7. Geçmişte olmuş ve artık bir daha olması mümkün olmayan olayları ifade etmek için “could” kullanılabilir.
🇺🇸 Only five years ago you could buy a big house for 100000 TL.
🇹🇷 Sadece beş yıl önce 100000 TL’ye büyük bir ev alabilirdiniz.
🇺🇸 Before the injury, she could run marathons, but now she can’t.
🇹🇷 Sakatlık öncesinde maraton koşabilirdi ama şimdi koşamaz.
🇺🇸 Ten years ago, we could buy a house in this neighborhood for much less, but now it’s too expensive.
🇹🇷 On yıl önce, bu mahallede çok daha ucuza ev alabilirdik ama şimdi çok pahalı.

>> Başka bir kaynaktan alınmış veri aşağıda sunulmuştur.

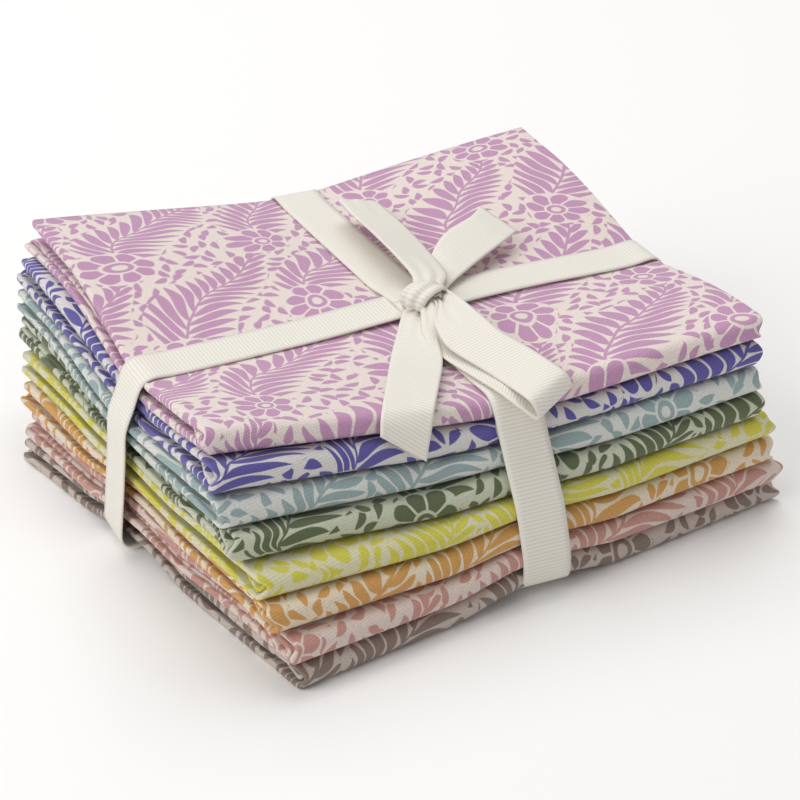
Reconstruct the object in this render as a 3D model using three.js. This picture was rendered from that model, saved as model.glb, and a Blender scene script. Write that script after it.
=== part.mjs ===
// A stack of eight folded fat quarters (quarter-yard cuts of quilting cotton), tied crosswise with one
// length of grosgrain ribbon that ends in a bow on top.
// Millimetres, +Z up. The long front folds face -Y, the folded ends face -X and +X, and the stack
// stands on Z = 0 with the middle of its outline at X = Y = 0.

import * as THREE from 'three';

// Folded size of one quarter. The cut measures 550 x 500 and is folded in four both ways.
const FOLDED_WIDTH = 140;
const FOLDED_DEPTH = 126;

// Each band of the fold section stands for four thicknesses of cotton lying together.
const BANDS = 4;
const BAND_THICKNESS = 1.27;
const BAND_GAP = 0.33;
const BAND_STEP = BAND_THICKNESS + BAND_GAP;
const QUARTER_HEIGHT = BANDS * BAND_STEP - BAND_GAP;
const QUARTER_GAP = 0.55;
const QUARTER_STEP = QUARTER_HEIGHT + QUARTER_GAP;

// The folded ends of the bands are rounded over this length and don't lie quite flush.
const END_ROUND = 0.7;
const END_ROUND_THICKNESS = 0.45;
const END_UNEVEN = 0.9;
const RAW_EDGE_INSET = 1.5;

// Top quarter first. turn is in degrees, counter-clockwise from above; right and back are shifts in
// millimetres; gape is how far the upper half stands open at the back left corner.
const QUARTERS = [
  { name: 'violet', colour: 0xdcbfd8, turn: 0, right: 0, back: 0, gape: 2.5 },
  { name: 'periwinkle', colour: 0x8580b4, turn: 2.0, right: -2.5, back: -2.3, gape: 0 },
  { name: 'aqua', colour: 0xb9c4c4, turn: 3.2, right: -3.5, back: -4.5, gape: 0 },
  { name: 'sage', colour: 0x86937b, turn: 4.2, right: -3.6, back: -7.0, gape: 0 },
  { name: 'yellow', colour: 0xdad78f, turn: 6.6, right: -3.4, back: -9.9, gape: 0 },
  { name: 'apricot', colour: 0xdfc09a, turn: 7.7, right: -3.8, back: -11.7, gape: 0 },
  { name: 'pink', colour: 0xd0aca6, turn: 9.6, right: -2.4, back: -13.5, gape: 0 },
  { name: 'taupe', colour: 0xa4968e, turn: 10.8, right: -1.4, back: -12.6, gape: 0 },
];
const STACK_HEIGHT = QUARTERS.length * QUARTER_STEP - QUARTER_GAP;

// The ribbon, and the two lines on which it goes round the stack. The lengthwise band runs along X and
// is a little aslant: y = LENGTHWISE_Y + LENGTHWISE_SLANT * x. The crosswise band runs along Y.
const RIBBON_COLOUR = 0xe8e3d6;
const RIBBON_WIDTH = 12;
const RIBBON_THICKNESS = 1;
const CLEARANCE = 0.45;
const LENGTHWISE_Y = -12.7;
const LENGTHWISE_SLANT = 0.065;
const CROSSWISE_X = 3.4;

// The ribbon presses the stack: the top sinks and the underside is drawn up, most under the ribbon.
const GROOVE_HALF = 6.5;
const TOP_PRESS = 6.5;
const TOP_REACH = { crosswise: 66, lengthwise: 46 };
const TOP_POWER = { crosswise: 1.15, lengthwise: 1.5 };
const FLOOR_LIFT = 3.1;
const FLOOR_REACH = 16;

// Lines across the quarter at which its surface may bend, as distances from the middle of the ribbon.
const GROOVE_EDGE = GROOVE_HALF + FLOOR_REACH;
const WIDTH_LINES = [-46, -GROOVE_EDGE, -GROOVE_HALF, GROOVE_HALF, GROOVE_EDGE, 46];
const DEPTH_LINES = [-GROOVE_EDGE, -GROOVE_HALF, GROOVE_HALF, GROOVE_EDGE, 46];
const GAPE_REACH = 75;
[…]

8. “Could” şartlı cümlelerde, özellikle “if” ile birlikte kullanıldığında olasılıkları ifade etmek için kullanılır.
🇺🇸 If I had time, I could travel the world.
🇹🇷 Zamanım olsa dünya çapında seyahat edebilirdim.
🇺🇸 If you studied harder, you could pass the exam.
🇹🇷 Daha çok çalışırsan sınavı geçebilirsin.
🇺🇸 If we saved enough money, we could travel to Europe next summer.
🇹🇷 Yeterince para biriktirirsek gelecek yaz Avrupa’ya seyahat edebiliriz.